Kushner, who is married to Trump's daughter Ivanka, takes the West Wing job despite an anti-nepotism law that bars officials from appointing relatives to government positions.

President-elect Donald Trump's influential son-in-law, Jared Kushner, is joining the White House as a senior adviser, Trump confirmed Monday afternoon. He's taking a broad role that could give him sway over both domestic and foreign policy.

“Jared has been a tremendous asset and trusted advisor throughout the campaign and transition and I am proud to have him in a key leadership role in my administration,” said Trump in a statement. “He has been incredibly successful, in both business and now politics. He will be an invaluable member of my team as I set and execute an ambitious agenda, putting the American people first.”

In his role, Kushner will work closely with Trump's pick for chief of staff, Reince Priebus, and chief strategist, Stephen Bannon.

“It is an honor to serve our country,” said Kushner in the statement released by Trump's transition team. “I am energized by the shared passion of the President-elect and the American people and I am humbled by the opportunity to join this very talented team.”

Kushner, who is married to Trump's daughter Ivanka, is taking the West Wing job despite an anti-nepotism law that bars officials from appointing relatives to government positions.
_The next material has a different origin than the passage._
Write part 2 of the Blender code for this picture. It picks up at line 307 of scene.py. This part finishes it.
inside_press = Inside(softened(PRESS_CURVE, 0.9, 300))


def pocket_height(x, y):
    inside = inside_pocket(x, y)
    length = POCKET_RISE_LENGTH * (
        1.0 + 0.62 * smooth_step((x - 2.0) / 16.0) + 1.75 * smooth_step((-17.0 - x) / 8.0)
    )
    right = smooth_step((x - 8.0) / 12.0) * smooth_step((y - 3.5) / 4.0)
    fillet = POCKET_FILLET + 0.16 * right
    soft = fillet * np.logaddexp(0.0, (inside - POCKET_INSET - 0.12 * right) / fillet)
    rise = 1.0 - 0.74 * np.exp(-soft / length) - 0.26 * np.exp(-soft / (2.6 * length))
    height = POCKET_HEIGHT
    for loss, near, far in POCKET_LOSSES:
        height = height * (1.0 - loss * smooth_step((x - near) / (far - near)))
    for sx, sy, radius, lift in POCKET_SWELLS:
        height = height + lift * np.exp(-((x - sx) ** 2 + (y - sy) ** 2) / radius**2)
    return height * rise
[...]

Some aides to Trump have argued that the law does not apply to the White House.

The news was first reported by the Associated Press early Monday, stating that the official announcement would come later this week.

Kushner's lawyer has said he would step down as CEO of his family's real estate business if he took a White House position and would divest some of his assets in order to comply with federal ethics laws that apply to government employees. The law requires Kushner to take more significant steps to detangle his business interests than Trump, given that conflict of interest laws largely do not apply to the president.
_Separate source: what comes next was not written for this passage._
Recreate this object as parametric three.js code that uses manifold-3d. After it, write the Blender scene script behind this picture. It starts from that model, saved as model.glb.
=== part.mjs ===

"Mr. Kushner is committed to complying with federal ethics laws, and we have been consulting with the Office of Government Ethics regarding the steps he would take," Jamie Gorelick, a partner at the law firm of WilmerHale, said in a statement Saturday, before Kushner's role was finalized.
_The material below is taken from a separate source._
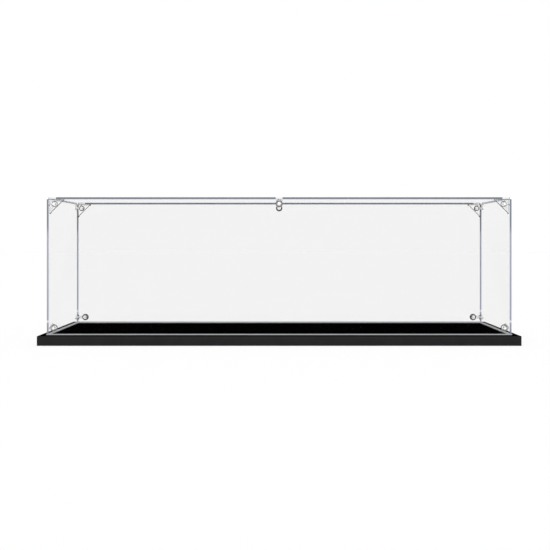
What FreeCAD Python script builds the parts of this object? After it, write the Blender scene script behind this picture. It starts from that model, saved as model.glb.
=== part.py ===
"""Long, low display case: a black base board and a clear acrylic cover that lifts off it.

The cover is five flat sheets. Moulded clear brackets clip them together at the corners
and edges, and each bracket peg is locked by a small headed pin. The feet of the four
walls wear thin U-shaped seal strips and stand in a groove cut in the board.

Millimetres. The origin is the centre of the underside, the front faces -Y, +Z is up.
"""
import FreeCAD, Part
import os

Vector = FreeCAD.Vector

# --- driving dimensions -------------------------------------------------------------
INNER_LENGTH = 482.0        # clear space between the two end walls
INNER_DEPTH = 102.0         # clear space between the front and back walls
COVER_TOP = 154.0           # height of the top sheet's upper face
SHEET = 2.0                 # thickness of every clear sheet
BOARD_THICK = 10.0          # base board
BOARD_MARGIN_ENDS = 7.0     # board showing outside the cover, left and right
BOARD_MARGIN_FRONT = 10.0   # board showing at the front, and the same at the back
BOARD_EDGE = 0.4            # chamfer broken on the board's edges
GROOVE_DEPTH = 3.55         # groove that the wall feet stand in
GROOVE_CLEARANCE = 0.3      # between the seal strips and each side of the groove
FIT_GAP = 0.05              # between clear parts that meet
SEAL_THICK = 0.45           # wall of the U-shaped seal strips
SEAL_SHOW = 0.75            # height of strip that shows above the board

PEG_DIAMETER = 4.0          # split pegs on the brackets
PEG_HOLE = 4.2              # holes in the sheets
SLIT_WIDTH = 0.5            # cross slits that let a peg spring
SLIT_DEPTH = 1.6
PIN_DIAMETER = 1.9          # locking pins
PIN_BORE = 2.0
PIN_HEAD = 2.9
PIN_HEAD_THICK = 0.5
PIN_HEAD_BORE = 3.0
PIN_SHORT = 0.3             # the pin stops this far short of the bracket's inner face

CORNER_LEG = 15.5           # corner bracket, along each edge
CORNER_WEB = 1.8            # its three triangular webs
CORNER_BOSS = 7.5           # round boss in each web
CORNER_BOSS_THICK = 2.2
CORNER_OFFSET = 5.0         # peg centre from each neighbouring inner face

DISC = 7.6                  # round end of an edge bracket
DISC_THICK = 2.2
NECK = 2.6                  # width of the strap between its two discs
NECK_THICK = 1.5
ARM_SHORT = 4.7             # peg centre from the inner corner, short arm
ARM_LONG = 9.0              # the same, long arm
FOOT_BRACKET_Z = 17.0       # height of the lower brackets

# --- worked out from them -----------------------------------------------------------
HALF_LENGTH = INNER_LENGTH / 2
HALF_DEPTH = INNER_DEPTH / 2
CEILING = COVER_TOP - SHEET
OUTER_HALF_LENGTH = HALF_LENGTH + SHEET
OUTER_HALF_DEPTH = HALF_DEPTH + SHEET
GROOVE_FLOOR = BOARD_THICK - GROOVE_DEPTH
SEAL_BOTTOM = GROOVE_FLOOR + FIT_GAP
SEAL_TOP = BOARD_THICK + SEAL_SHOW
SEAL_REACH = FIT_GAP + SEAL_THICK
WALL_BOTTOM = SEAL_BOTTOM + SEAL_THICK + FIT_GAP
WALL_TOP = CEILING - FIT_GAP
SIDES = (("left", -1), ("right", 1))
FACES = (("front", -1), ("back", 1))
X = Vector(1, 0, 0)
Y = Vector(0, 1, 0)
Z = Vector(0, 0, 1)


# --- helpers ------------------------------------------------------------------------
def block(low, high):
    """Solid box between two opposite corners."""
    size = [high[i] - low[i] for i in range(3)]
    return Part.makeBox(*size, Vector(*low))


def prism(points, sweep):
    """Solid made by sweeping a closed outline of straight edges along a vector."""
    outline = Part.makePolygon(list(points) + [points[0]])
    return Part.Face(outline).extrude(sweep)


def rod(diameter, start, sweep):
    """Round bar from a point along a vector."""
    return Part.makeCylinder(diameter / 2, sweep.Length, start, sweep)


def frame_between(outer, inner, bottom, top):
    """Rectangular ring, given the half sizes of its outside and of its opening."""
    ring = block((-outer[0], -outer[1], bottom), (outer[0], outer[1], top))
    return ring.cut(block((-inner[0], -inner[1], bottom), (inner[0], inner[1], top)))


def grown(reach):
    """Half sizes of the walls' outside and inside, each moved off the sheet by reach."""
    outer = (OUTER_HALF_LENGTH + reach, OUTER_HALF_DEPTH + reach)
    inner = (HALF_LENGTH - reach, HALF_DEPTH - reach)
    return outer, inner


def write(name, shape):
    """Save one node, as one solid or a compound of separate solids."""
    shape.exportStep("parts/" + name + ".step")


# --- pegs, pins and brackets --------------------------------------------------------
def stud(spot, inward, diameter, thick):
    """Round boss on a sheet's inner face with the peg that fills the sheet's hole."""
    face = spot + inward * FIT_GAP
    boss = rod(diameter, face, inward * (thick - FIT_GAP))
    peg = rod(PEG_DIAMETER, face, -inward * (SHEET + FIT_GAP))
    return boss.fuse(peg)


def stud_cutouts(spot, inward, across, thick):
    """Bore, head recess and cross slits of one peg."""
    outside = spot - inward * SHEET
    cuts = [rod(PIN_BORE, outside, inward * (SHEET + thick))]
    cuts.append(rod(PIN_HEAD_BORE, outside, inward * (PIN_HEAD_THICK + FIT_GAP)))
    for direction in (across, across.cross(inward)):
        arm = direction * (PEG_DIAMETER / 2)
        half = direction.cross(inward) * (SLIT_WIDTH / 2)
        outline = [outside - arm - half, outside + arm - half, outside + arm + half, outside - arm + half]
        cuts.append(prism(outline, inward * SLIT_DEPTH))
    return cuts


def pin(spot, inward, thick):
    """Headed pin that locks a peg; its head lies flush with the sheet's outer face."""
    outside = spot - inward * SHEET
    shaft = rod(PIN_DIAMETER, outside, inward * (SHEET + thick - PIN_SHORT))
    return shaft.fuse(rod(PIN_HEAD, outside, inward * PIN_HEAD_THICK))


def corner_bracket(side, face):
    """Three-way bracket in a top corner: three triangular webs, each with a stud."""
    corner = Vector(side * HALF_LENGTH, face * HALF_DEPTH, CEILING)
    inwards = (X * -side, Y * -face, Z * -1)
    origin = corner + (inwards[0] + inwards[1] + inwards[2]) * FIT_GAP
    solids = []
    cuts = []
    for k in range(3):
        normal = inwards[k]
        along = inwards[(k + 1) % 3]
        other = inwards[(k + 2) % 3]
        triangle = [origin, origin + along * CORNER_LEG, origin + other * CORNER_LEG]
        solids.append(prism(triangle, normal * (CORNER_WEB - FIT_GAP)))
        spot = corner + (along + other) * CORNER_OFFSET
        solids.append(stud(spot, normal, CORNER_BOSS, CORNER_BOSS_THICK))
        cuts.extend(stud_cutouts(spot, normal, along, CORNER_BOSS_THICK))
    return solids[0].fuse(solids[1:]).removeSplitter().cut(cuts)


def edge_bracket(corner, first, second, first_arm, second_arm):
    """Two-way bracket round an inner edge.

    Its first arm runs along the vector first, against the sheet that second points away
    from, and its second arm the other way about.
    """
    edge = first.cross(second)
    half = edge * (NECK / 2)
    solids = []
    cuts = []
    for along, inward, reach in ((first, second, first_arm), (second, first, second_arm)):
        start = corner + (along + inward) * FIT_GAP
        end = start + along * reach
        strap = [start - half, end - half, end + half, start + half]
        solids.append(prism(strap, inward * (NECK_THICK - FIT_GAP)))
        spot = corner + along * reach
        solids.append(stud(spot, inward, DISC, DISC_THICK))
        cuts.extend(stud_cutouts(spot, inward, along, DISC_THICK))
    return solids[0].fuse(solids[1:]).removeSplitter().cut(cuts)


def foot_bracket(side, face):
    """Edge bracket low down between an end wall and the front or back wall.

    At the front its short arm lies on the front wall. At the back it is turned over, so
    its long arm lies on the back wall.
    """
    corner = Vector(side * HALF_LENGTH, face * HALF_DEPTH, FOOT_BRACKET_Z)
    wall_arm, end_arm = foot_arms(face)
    return edge_bracket(corner, X * -side, Y * -face, wall_arm, end_arm)


def foot_arms(face):
    """Arm on the front or back wall, then the arm on the end wall."""
    if face < 0:
        return ARM_SHORT, ARM_LONG
    return ARM_LONG, ARM_SHORT


def top_edge_bracket(face):
    """Edge bracket at mid length: short arm on the front or back wall, long arm on the top."""
    corner = Vector(0, face * HALF_DEPTH, CEILING)
    return edge_bracket(corner, Z * -1, Y * -face, ARM_SHORT, ARM_LONG)


# --- where the pegs pass through each sheet -----------------------------------------
def long_wall_spots(face):
    """Peg centres on the inner face of the front or back wall, with boss thicknesses."""
    y = face * HALF_DEPTH
    wall_arm, _ = foot_arms(face)
    spots = [(Vector(0, y, CEILING - ARM_SHORT), DISC_THICK)]
    for _, side in SIDES:
        top_spot = Vector(side * (HALF_LENGTH - CORNER_OFFSET), y, CEILING - CORNER_OFFSET)
        foot_spot = Vector(side * (HALF_LENGTH - wall_arm), y, FOOT_BRACKET_Z)
        spots.append((top_spot, CORNER_BOSS_THICK))
        spots.append((foot_spot, DISC_THICK))
    return spots


def end_wall_spots(side):
    """Peg centres on the inner face of an end wall."""
    x = side * HALF_LENGTH
    spots = []
    for _, face in FACES:
        _, end_arm = foot_arms(face)
        top_spot = Vector(x, face * (HALF_DEPTH - CORNER_OFFSET), CEILING - CORNER_OFFSET)
        foot_spot = Vector(x, face * (HALF_DEPTH - end_arm), FOOT_BRACKET_Z)
        spots.append((top_spot, CORNER_BOSS_THICK))
        spots.append((foot_spot, DISC_THICK))
    return spots


def top_spots():
    """Peg centres on the underside of the top sheet."""
    spots = []
    for _, face in FACES:
        spots.append((Vector(0, face * (HALF_DEPTH - ARM_LONG), CEILING), DISC_THICK))
        for _, side in SIDES:
            x = side * (HALF_LENGTH - CORNER_OFFSET)
            spots.append((Vector(x, face * (HALF_DEPTH - CORNER_OFFSET), CEILING), CORNER_BOSS_THICK))
    return spots


def drilled(sheet, spots, inward):
    """Sheet with a clearance hole at each peg."""
    holes = [rod(PEG_HOLE, spot, -inward * SHEET) for spot, _ in spots]
    return sheet.cut(holes)


def pins(spots, inward):
    """The pins of one sheet, as separate solids in one group."""
    return Part.makeCompound([pin(spot, inward, thick) for spot, thick in spots])


# --- sheets, strips and board -------------------------------------------------------
def long_wall(face):
    """Front or back sheet, held between the two end walls."""
    near = min(face * HALF_DEPTH, face * OUTER_HALF_DEPTH)
    half = HALF_LENGTH - FIT_GAP
    sheet = block((-half, near, WALL_BOTTOM), (half, near + SHEET, WALL_TOP))
    return drilled(sheet, long_wall_spots(face), Y * -face)


def end_wall(side):
    """Left or right sheet, as deep as the cover."""
    near = min(side * HALF_LENGTH, side * OUTER_HALF_LENGTH)
    low = (near, -OUTER_HALF_DEPTH, WALL_BOTTOM)
    high = (near + SHEET, OUTER_HALF_DEPTH, WALL_TOP)
    return drilled(block(low, high), end_wall_spots(side), X * -side)


def top_sheet():
    """Sheet that lies over the edges of all four walls."""
    low = (-OUTER_HALF_LENGTH, -OUTER_HALF_DEPTH, CEILING)
    high = (OUTER_HALF_LENGTH, OUTER_HALF_DEPTH, COVER_TOP)
    return drilled(block(low, high), top_spots(), Z * -1)


def seal_ring():
    """Ring of U section round the feet of all four walls."""
    outer, inner = grown(SEAL_REACH)
    slot_outer, slot_inner = grown(FIT_GAP)
    ring = frame_between(outer, inner, SEAL_BOTTOM, SEAL_TOP)
    return ring.cut(frame_between(slot_outer, slot_inner, SEAL_BOTTOM + SEAL_THICK, SEAL_TOP))


def seal_strip(ring, along, outward):
    """One wall's strip, cut from the ring with a mitre at each end."""
    outer, inner = grown(SEAL_REACH)
    out_reach = abs(outward.dot(Vector(*outer, 0)))
    in_reach = abs(outward.dot(Vector(*inner, 0)))
    out_half = abs(along.dot(Vector(*outer, 0))) - FIT_GAP
    in_half = abs(along.dot(Vector(*inner, 0))) - FIT_GAP
    outline = [
        outward * out_reach - along * out_half,
        outward * out_reach + along * out_half,
        outward * in_reach + along * in_half,
        outward * in_reach - along * in_half,
    ]
    low_outline = [corner + Z * SEAL_BOTTOM for corner in outline]
    return ring.common(prism(low_outline, Z * (SEAL_TOP - SEAL_BOTTOM)))


def base_board():
    """Board with broken edges and the groove for the wall feet."""
    half_length = OUTER_HALF_LENGTH + BOARD_MARGIN_ENDS
    half_depth = OUTER_HALF_DEPTH + BOARD_MARGIN_FRONT
    board = block((-half_length, -half_depth, 0), (half_length, half_depth, BOARD_THICK))
    board = board.makeChamfer(BOARD_EDGE, board.Edges)
    outer, inner = grown(SEAL_REACH + GROOVE_CLEARANCE)
    return board.cut(frame_between(outer, inner, GROOVE_FLOOR, BOARD_THICK))


def main():
    """Write every node."""
    os.makedirs("parts", exist_ok=True)
    write("base_board", base_board())
    write("top_panel", top_sheet())
    write("top_panel_pins", pins(top_spots(), Z * -1))
    ring = seal_ring()
    for name, face in FACES:
        write(name + "_panel", long_wall(face))
        write(name + "_panel_pins", pins(long_wall_spots(face), Y * -face))
        write("seal_" + name, seal_strip(ring, X, Y * face))
        write("top_edge_bracket_" + name, top_edge_bracket(face))
    for name, side in SIDES:
        write(name + "_panel", end_wall(side))
        write(name + "_panel_pins", pins(end_wall_spots(side), X * -side))
        write("seal_" + name, seal_strip(ring, Y, X * side))
        for face_name, face in FACES:
            write("corner_bracket_" + face_name + "_" + name, corner_bracket(side, face))
            write("foot_bracket_" + face_name + "_" + name, foot_bracket(side, face))


main()
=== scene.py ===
"""Looks of a long, low display case: black base board, lift-off clear acrylic cover.

Every piece is modelled in millimetres about the case's own origin (centre of the
underside, front towards -Y, +Z up) and is scaled to metres when it is finished.
"""

from __future__ import annotations

import logging
import math
from collections.abc import Callable, Iterable, Sequence
from dataclasses import dataclass, field
from enum import Enum, IntEnum
from functools import partial

import bmesh
import bpy
from mathutils import Matrix, Vector

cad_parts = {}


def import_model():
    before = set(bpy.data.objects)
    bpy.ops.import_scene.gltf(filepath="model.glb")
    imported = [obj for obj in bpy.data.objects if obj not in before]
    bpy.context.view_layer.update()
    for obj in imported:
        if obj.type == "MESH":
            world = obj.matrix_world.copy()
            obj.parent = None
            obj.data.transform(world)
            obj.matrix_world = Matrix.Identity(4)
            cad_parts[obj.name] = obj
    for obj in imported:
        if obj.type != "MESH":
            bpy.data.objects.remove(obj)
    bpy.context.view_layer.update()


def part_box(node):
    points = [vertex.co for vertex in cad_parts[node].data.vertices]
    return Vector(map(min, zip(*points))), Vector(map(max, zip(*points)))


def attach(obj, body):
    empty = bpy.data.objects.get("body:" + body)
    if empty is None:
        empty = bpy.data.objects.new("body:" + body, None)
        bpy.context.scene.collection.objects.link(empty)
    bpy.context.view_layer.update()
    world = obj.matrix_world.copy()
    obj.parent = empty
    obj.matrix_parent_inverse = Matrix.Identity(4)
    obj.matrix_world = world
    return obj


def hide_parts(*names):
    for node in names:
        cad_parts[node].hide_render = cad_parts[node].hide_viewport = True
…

Kushner, 35, emerged as one of Trump's most powerful campaign advisers during his father-in-law's often unorthodox presidential bid. He was deeply involved in the campaign's digital efforts and was usually at Trump's side during the election's closing weeks.

Since then, Kushner has continued to play a central role in the transition, taking part in Cabinet interviews and often getting a last word alone with Trump after a meeting concludes. Trump has invited him to listen to phone calls on another line, with his presence sometimes not announced to the caller. And Trump has been known to call him late at night to review the day.

Like his father-in-law, Kushner pushed a mid-sized real estate company into the high-stakes battlefield of Manhattan. Though he often is viewed as more moderate than Trump, people close to him say he fully bought in to the Trump campaign's fiery populist message that resonated with white working-class voters. He never publicly distanced himself from Trump's more provocative stances, including the candidate's call for a Muslim-immigration ban and his doubts about President Barack Obama's birthplace.

Prior to the campaign, Kushner and Ivanka Trump were not overtly political. Kushner's father was a Democratic fundraiser, while Ivanka, whose personal brand has a focus on young working mothers, counted Chelsea Clinton among her friends.

Jan. 9, 5:45 p.m. - Updated with official statement.